Dheepan, le rugissement retentit

Les luttes psychologiques qu’entretiennent Dheepan, ancien soldat des tigres tamouls, sa soi-disant femme et sa supposée fille sont loin d’être achevées. Réfugiés du Sri Lanka où la guerre fait rage, ladite « famille » faussement constituée dans un camp est installée en banlieue française pour s’immiscer dans une nouvelle zone de conflit, un milieu où la criminalité, l’insécurité et la tension règnent. Jacques Audiard, réalisateur et scénariste français, a remporté cette année, la prestigieuse Palme d’or pour ce film. Il a notamment gagné le César du meilleur premier film pour son œuvre Regarde les hommes tomber. Il a aussi été nominé aux Academy Awards et pour 13 Césars pour son film Un Prophète. Le dernier film qu’il a signé est De rouille et d’os avec Marion Cotillard.

Le réalisateur arrive judicieusement à transmettre à l’auditoire le spectacle de sa propre impuissance. On projette l’individu dans un univers clos, insidieux et hostile. Les personnages auxquels il peut s’identifier ont perdu tous leurs repères familiaux, sociaux et affectifs. La « famille » habite un logement où l’immeuble est contrôlé étroitement et en permanence par des membres de gangs. Jacques Audiard a su trouver l’ambiance juste pour conscientiser le spectateur à ce que c’est que de se sentir complètement étranger dans un univers qui est déjà lui-même à la marge de la culture dominante. Il a choisi le cas de réfugiés fuyant un conflit qu’on ignore et qui n’a pas été aussi médiatisé que la situation en Syrie.
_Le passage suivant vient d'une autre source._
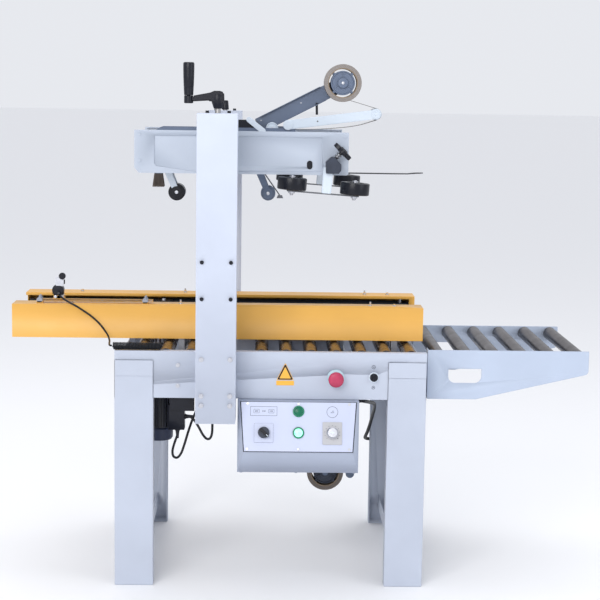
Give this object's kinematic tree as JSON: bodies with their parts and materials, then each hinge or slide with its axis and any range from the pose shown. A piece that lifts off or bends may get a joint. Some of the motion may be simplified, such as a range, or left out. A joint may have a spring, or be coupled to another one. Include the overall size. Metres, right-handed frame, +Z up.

Le réalisateur fait souvent l’usage de plans rapprochés et de plans subjectifs (quelquefois obstrués par une porte ou d’autres objets) pour faire entrer le spectateur dans l’intimité des personnages. Une teinte rouge et orange couvre aussi des plans dans les scènes de tension pour refléter la vivacité des affects des personnages. Le spectateur, témoin, peut quelquefois s’aérer l’esprit avec des plans d’ensemble ou des plans moyens dans la banlieue éclairée par le soleil, pour ensuite, curieusement, retourner au Sri Lanka par l’intermédiaire de gros plans sur des feuilles de palmier et un éléphant tacheté. L’image de cette créature gigantesque semble évoquer Ganesh, Dieu prié par les personnages dans le film. L’éléphant, tout comme la conscience de Dheepan, le protagoniste, avance patiemment. Il fait doucement vibrer le sol, traverse les obstacles avec vitalité. L’énorme bête est tachetée, elle n’a plus de couleur liée à son identité. L’éléphant est aussi calme et retenu que Dheepan, mais quand la rage éclate, il peut être comme lui source de destruction. Le choix du symbole de l’éléphant est assez judicieux.

Paysage (Essai Num+®rique) - Image Compos+®e Num+®rique
Paysage (Essai Numérique) Image Composée Numérique. Jessica Desrochers, 2016

Pour se ventiler l’esprit, Audiard nous offre aussi un somptueux travelling aérien s’évanouissant sur le paysage en dehors de la banlieue. Une scène dans le parc, spacieuse, colorée et lumineuse, où les Sri Lankais se rencontrent après un passage dans le temple, est aussi une libération partielle de l’atmosphère étouffante. Cette scène se heurte subitement à la hantise du passé, lorsqu’on amène Dheepan à son ancien colonel des tigres tamouls. Alors que les hommes sont en gros plan, face à face, le colonel lui demande de l’aider à trouver 100 000 $ pour acheter des armes en vue de leur exportation au Sri Lanka. Les exploits, les souffrances et les fautes passées de Dheepan rencontrent le présent. Après avoir affirmé que tout est terminé pour lui, il se fait rouer de coups de pieds. Malgré la violence vécue, on le voit dans la scène suivante chanter un hymne des tigres tamouls. Possédé par la mélodie, il semble à la fois vouloir se purger de ses anciennes passions et revivre les effervescences de l’indomptable guerrier qu’il fut.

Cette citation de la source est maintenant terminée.